Asda’s biggest priority at the moment is to convince an industry heavy-hitter to come on board as CEO.

And, as Asda revealed more details of its major store reset today, the need for a strong new leader was only highlighted further. The problems facing its stores – and by extension, its customers and staff – are about as fundamental as you can get.

The £30m cash injection revealed last week is not going on any fancy IT project, or hyper-personalised rewards app.

Instead, it will be spent on having more daytime replenishment, cleaning stores more thoroughly and making sure more manned checkouts are actually open when customers most want to shop, chief finance officer Michael Gleeson announced at its Q2 results today.

It’s hardly a secret formula that requires a course at the Harvard Business School. These are retailing principles at their most basic.
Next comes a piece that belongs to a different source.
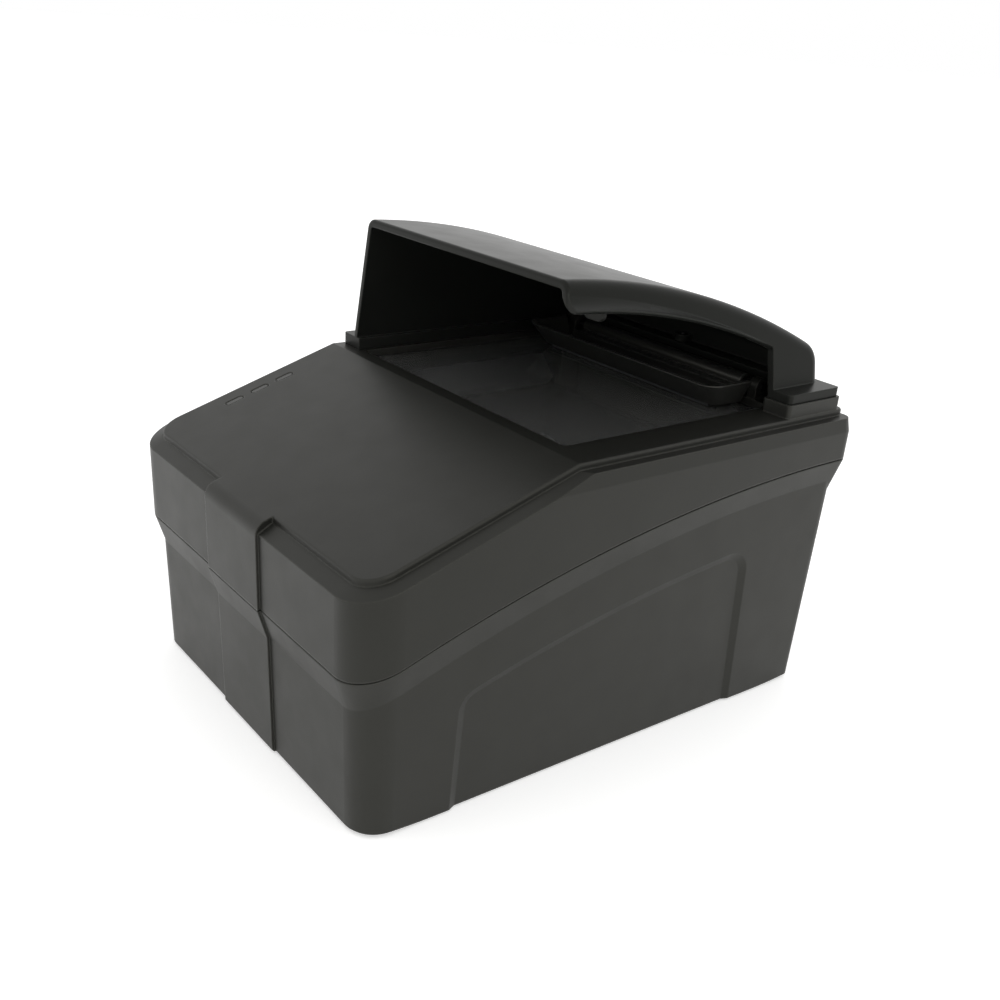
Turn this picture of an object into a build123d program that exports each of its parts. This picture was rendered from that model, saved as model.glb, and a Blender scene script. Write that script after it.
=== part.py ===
from build123d import *
import math
import os

# Full-page passport reader: a desktop case with a sloping front, a glass platen behind the
# crease and a light hood over the platen. Millimetres. X runs to the right of the person who
# stands in front, Y to the back, Z up. The origin is on the table, below the middle of the case.

os.makedirs("parts", exist_ok=True)

# Cut length that every through-cut runs past the faces it cuts
overrun = 5.0

# Closeness that counts as touching, and the least corner radius of an inset outline
touch = 0.01
least_radius = 1.0

# Top cover, outside: a front slope up to a crease, then a level deck
cover_width = 168.0
cover_depth = 215.6
cover_front_radius = 15.2
cover_rear_radius = 5.3
front_rim_height = 86.4
rim_rise_height = 26.5
crease_share = 0.381
cover_wall = 2.7
rim_bevel_width = 5.0
rim_bevel_height = 1.2
panel_inset = 5.3
panel_rear_inset = 1.0
panel_rear_radius = 4.0
panel_height = 3.5
panel_edge_radius = 0.8

# Parting line between cover and lower housing: one long arc in side view
skirt_front_height = 27.3
skirt_rear_height = 14.5
parting_bulge_height = 10.4
parting_gap = 0.5
lip_height = 2.2
lip_wall = 1.2
lip_clearance = 0.2

# Lower housing: a drafted tub whose outline is tucked in under the cover, with a flare on top
housing_bottom_height = 1.0
housing_tuck = 4.0
housing_rear_radius = 4.2
housing_draft = 1.0
housing_wall = 3.0
flare_width = 3.6
flare_height = 12.6
flare_land_height = 0.3
housing_core_depth = 6.0
foot_edge_bevel = 0.8
ledge_width = 5.0
ledge_height = 2.0
ledge_radius = 1.6

# Band down the middle of the front
band_width = 39.0
band_proud_depth = 1.0
band_top_radius = 5.5
band_lap_depth = 12.0

# Shallow arched panel in each side wall of the lower housing, its top parallel to the parting
arch_front_inset = 37.4
arch_rear_inset = 41.5
arch_drop_height = 27.3
arch_front_lean = 1.6
arch_rear_lean = 5.0
arch_front_radius = 8.5
arch_rear_radius = 10.0
arch_border_width = 3.0
arch_panel_depth = 1.3

# Document opening in the deck and the glass under it
opening_side_inset = 20.7
opening_front_inset = 6.0
opening_rear_inset = 26.8
opening_radius = 2.0
glass_margin = 3.0
glass_thickness = 2.5
glass_radius = 3.0
gasket_thickness = 0.5
gasket_inner_clearance = 0.5
antenna_thickness = 1.2
antenna_side_border = 10.7
antenna_front_border = 4.5
antenna_rear_border = 4.1
antenna_window_clearance = 1.0
retainer_thickness = 2.0
retainer_boss_radius = 3.2
retainer_screw_side_inset = 3.5
retainer_screw_end_inset = 5.0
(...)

Gleeson, who clearly drew the short straw in answering the questions – co-owner Mohsin Issa and his TDR backers were nowhere to be seen – was at least refreshingly honest about how Asda had managed to get to this point. With like-for-like sales down 5.3% over the quarter, there was little point reaching for obscure excuses.

Asda, he admitted, has been overstretched by the strategy followed by Issa and TDR since the takeover. That meant it had taken its eye off the ball on the day job: making sure its stores function well against ruthless and effective competition.

Asda’s poor availability, store standards and large queues, he said, “partly reflect the level and scale of change that the company is going through in terms of separation” from Walmart.

Worryingly, it is far from a case of job done on the Walmart front. Project Future, billed by Asda as Europe’s largest IT transformation project, will begin trials next month across selected stores. Essentially, it will look to incorporate changes to 2,500 systems across every part of the business to a cloud-based infrastructure. What could possibly go wrong?

It comes alongside another massive project: completing the conversion of nearly 500 convenience sites acquired from The Co-op and EG UK to Asda Express across the quarter.

Both of these major projects will, hopefully, prove they have been worth the disruption in the long run. But surely had Roger Burnley remained as CEO rather than walking away in the summer of 2021, or if Issa had been able to recruit a suitable replacement rather than muddling through himself, Asda would not find itself having to make such embarrassing admissions today.

Asda shoppers and staff, who both desperately want the supermarket to return to its former glory, will hope the money committed to the turnaround is enough. Today, the GMB described the £30m investment as a “drop in the ocean”, although Gleeson stressed this was only the investment it was putting in before Christmas, with more to come.

Yet money, even for the billionaires running Asda, is only one part of the not-so-magic formula needed for success. If this reset is to be a turning point, Asda and the yet-to-be-appointed CEO will have to keep their eyes firmly on the essentials.